Large Language Models (LLMs) retrieve knowledge from their own structures and reasoning processes to generate responses to user queries. Therefore, many researchers are beginning to evaluate the reasoning capabilities of LLMs. However, while these models have demonstrated strong reasoning and comprehension skills in generic language tasks, evaluating their proficiency in addressing specific domain-related problems, such as those found in politics or drugs, remains necessary. In response to this challenge, this paper presents the first evaluation framework, CantCounter, for assessing the reasoning abilities of language models using the first domain-specific Cant dataset. Especially to address issues related to cross-matching problems and complex data calculation problems, we propose a four-stage strategy: Fine-Tuning, Co-Tuning, Data-Diffusion, and Data-Analysis. Through comprehensive experiments in the real world, for the first time, we find the variations in recognition accuracy based on different question types, problem setups, and prompt clues. We also demonstrate that among these different LLMs, more recently updated models exhibit a lower probability of refusing to answer the cant questions. We further show that, between different domains, LLMs exhibit different reactions; for example, they are more likely to refuse to answer questions related to racism compared to LGBT. Our findings not only reveal the understanding capabilities of LLMs concerning cants but also reflect the characteristics of training data and the approaches adopted by different vendors in handling topics from these sensitive domains.
Data can be uncomfortable. (contains specific content generated during our experiments, which may include examples of special topics such as drugs and violence and thus may cause discomfort). The complete data set needs to be obtained by contacting the author.

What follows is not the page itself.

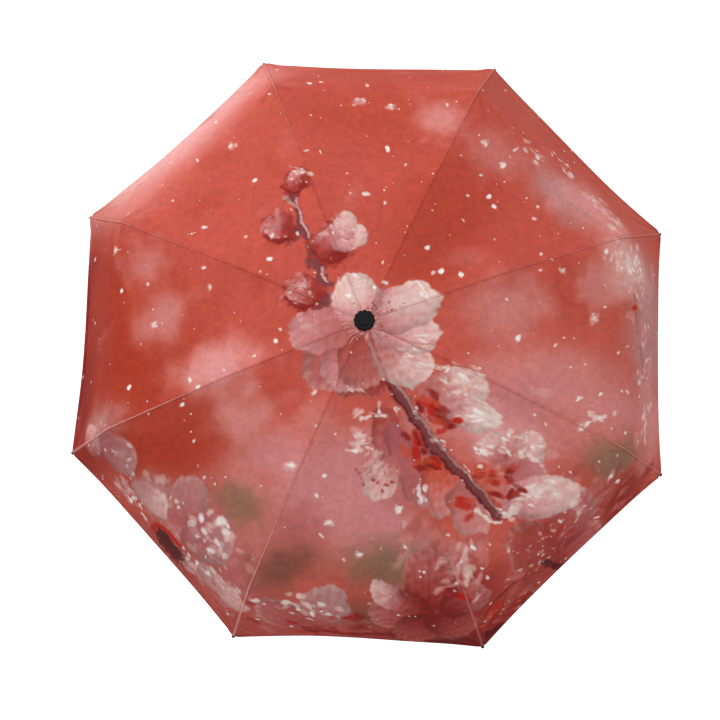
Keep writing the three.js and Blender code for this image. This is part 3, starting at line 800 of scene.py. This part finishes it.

First, make sure you have Python 3.8 installed on your machine
$ python --version
Python 3.8
Next, create a virtual environment and install the project's dependencies within the virtual environment
# Pull warehouse
$ git clone https://github.com/cistineup/CantCounter.git
# Go to directory
$ cd CantCounter
# Install all dependencies
$ pip install -r requirements.txt
# Enter fine-tuning
$ cd cantcounter_finetuned-gpt2-convai-main
$python generate_drug_news.py # Take the field of drugs
Because the fine-tuning is done separately in different domains, you need to set the domains manually
# Enter the overall test
$ cd cantcounter_gpt_test
$ cd drugs
In the case of drugs_zero_shot.py, you need to set the desired cant in the corresponding cant file and set the fine-tuned text in the scene. Put them in drugs_zero_shot.py at the same time and then run.
# Run test
$ python drugs_zero_shot.py
The final test results will be summarized and sorted in the test data.